Theological Significance for Naphtali

Naphtali was a fringe northern tribe prone to pagan influence (Judges 4:6; 2 Kings 15:29). Placing Levites there inserted guardians of orthodoxy. Isaiah 9:1-2 later prophesies messianic light “in Galilee of the nations,” fulfilled when Jesus based ministry in Capernaum, barely 10 km from these three towns. Chronicles quietly anticipates that redemptive trajectory.


Archaeological and Textual Consistency

• Synchronism: Assyrian Eponym Canon (Shalmaneser V, 726 BC) lists deportations from Galilee; dig data show sudden demographic shift in Kedesh zone, supporting biblical exile dates.

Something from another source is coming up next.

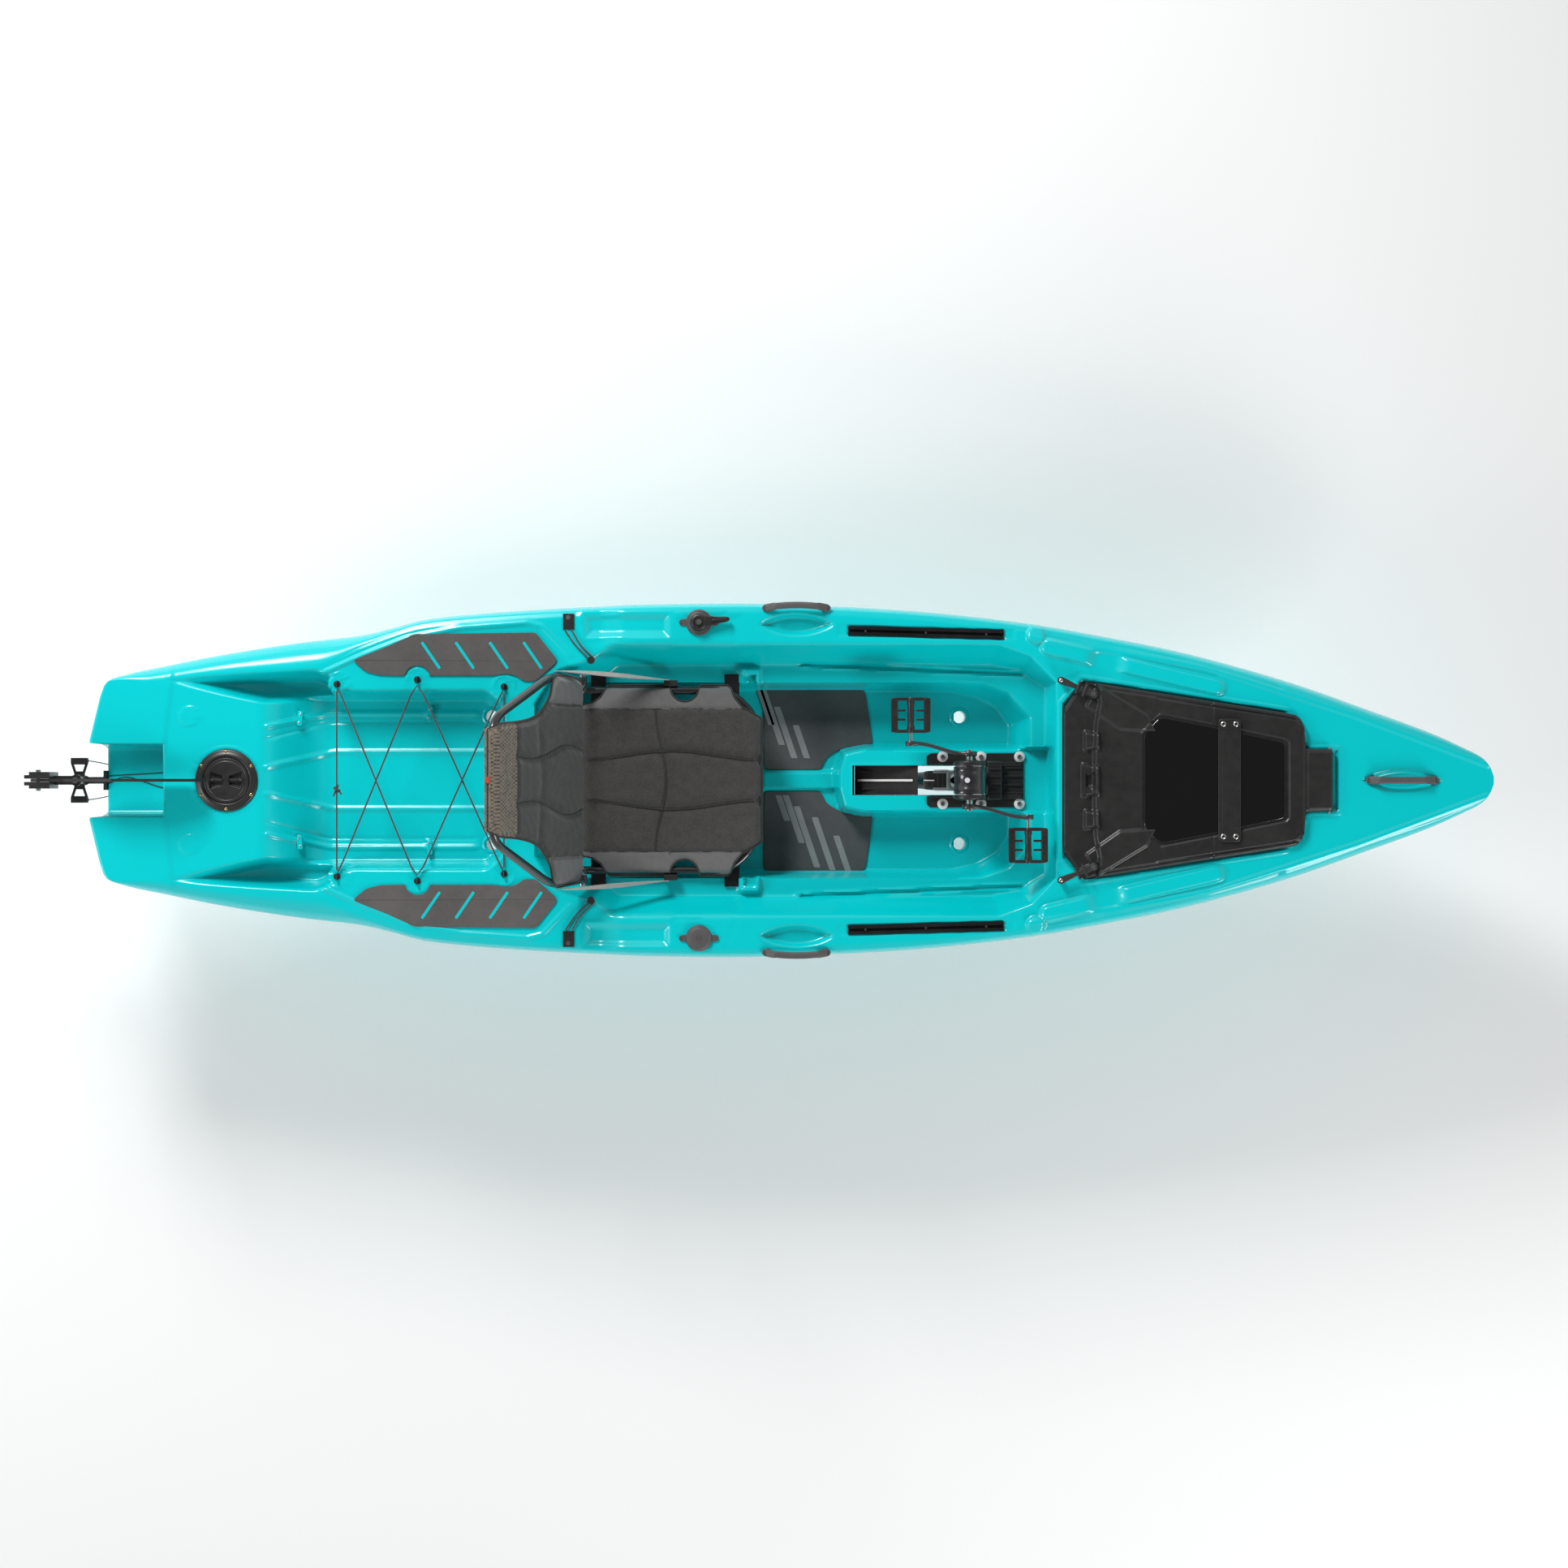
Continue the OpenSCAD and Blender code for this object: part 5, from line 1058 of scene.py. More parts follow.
# ---- Handles and pads ----
@dataclass
class Grips:
    """Carry handles at the bow and on both sides: soft grips between two flat feet."""

    def handle(self, name: str, node_name: str, place, length: float, width: float, bow_out: float) -> None:
        """One handle: a flattened oval bar that arches up between its feet and bows outwards."""
        t = np.linspace(0, 1, 49)
        arch = np.clip((0.5 - np.abs(t - 0.5)) / 0.16, 0, 1)
        lift = 5 + 15 * (3 * arch**2 - 2 * arch**3)
        side = bow_out * np.sin(np.pi * t) ** 0.8
        path = np.stack([(t - 0.5) * (length - 16), side, lift], 1)
        w = np.where(arch < 1, width * 0.5, width * 0.44)
        shell = Shell()
        u = np.linspace(0, 2 * np.pi, 20, endpoint=False)
        rings = np.stack([np.broadcast_to(path[:, None, 0], (49, 20)),
                          path[:, None, 1] + w[:, None] * np.sign(np.cos(u)) * np.abs(np.cos(u)) ** 0.7,
                          path[:, None, 2] + 4.6 * np.sign(np.sin(u)) * np.abs(np.sin(u)) ** 0.8], 2)
        ridge = 0.5 * (np.sin(t * np.pi * 34) > 0)[:, None] * (arch[:, None] >= 1)
        rings[..., 2] += ridge * (np.sin(u) > 0.3)
        shell.grid(place(rings), wrap_v=True)
        shell.cap(place(rings[0]), flip=True)
        shell.cap(place(rings[-1]))
        for s in (-1, 1):
            a = np.linspace(0, 2 * np.pi, 32, endpoint=False)
            foot = np.column_stack([s * (length / 2 - 13) + 14 * np.cos(a), width * 0.53 * np.sin(a)])
            shell.plate(foot, 0, 5.4, 1.6, place)
        shell.build(name, GREY, "hull", (node_name,), smooth=50)

    def build(self) -> None:
        """Makes the three handles."""
        for side, label in ((1, "port"), (-1, "starboard")):
            self.handle(f"side_grip_{label}", f"side_handle_{label}",
                        lambda p, s=side: np.stack([23 + p[..., 0], s * (456 + p[..., 1]), 325.2 + p[..., 2]], -1),
                        180, 20, 7)
        base = 325 + 75 * (1616 - 600) / 1254 + 0.2
        self.handle("bow_grip", "bow_handle", lambda p: np.stack(
            [1616 + p[..., 0] - 0.06 * p[..., 2], p[..., 1], base + p[..., 2] + 0.06 * p[..., 0]], -1), 188, 21, 0)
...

• Manuscript Harmony: Codex Leningrad B-19A and Dead Sea Scroll fragments 4Q118 (4QChron b) match word-for-word in v. 76, attesting to remarkable textual stability across one millennium of copying.

• Geographic Fit: Each town lies within Naphtali’s boundaries as traced by 16 surveyed border points (Joshua 19:32-39). GIS overlay by Hebrew Univ. (2019) confirms biblical topography is internally coherent and archaeologically realistic.


Christological Typology

The Levites’ threefold presence highlights aspects now perfected in Jesus:

1. Refuge (Kedesh) → Christ saves from judgment (Hebrews 6:18).

2. Restoration (Hammon’s healing springs) → Christ heals body and soul (Matthew 4:23).

3. Communion (Kiriathaim, “double city”) → Christ unites Jew and Gentile into one household (Ephesians 2:14-19).


Practical Take-Away for Modern Readers

The Chronicler shows that God provides spiritual instruction, mercy, and healing even on society’s margins. Churches today emulate that Levitical model when they plant congregations, teach Scripture, and offer compassionate refuge in spiritually dark places.


Summary

1 Chronicles 6:76 is more than a dusty footnote; it verifies a historical land grant, showcases textual integrity, affirms Israel’s covenant structure, and typologically directs hearts to the ultimate Refuge, Jesus Christ. Its precision—geographical, historical, theological—testifies that “all Scripture is God-breathed” and fully trustworthy.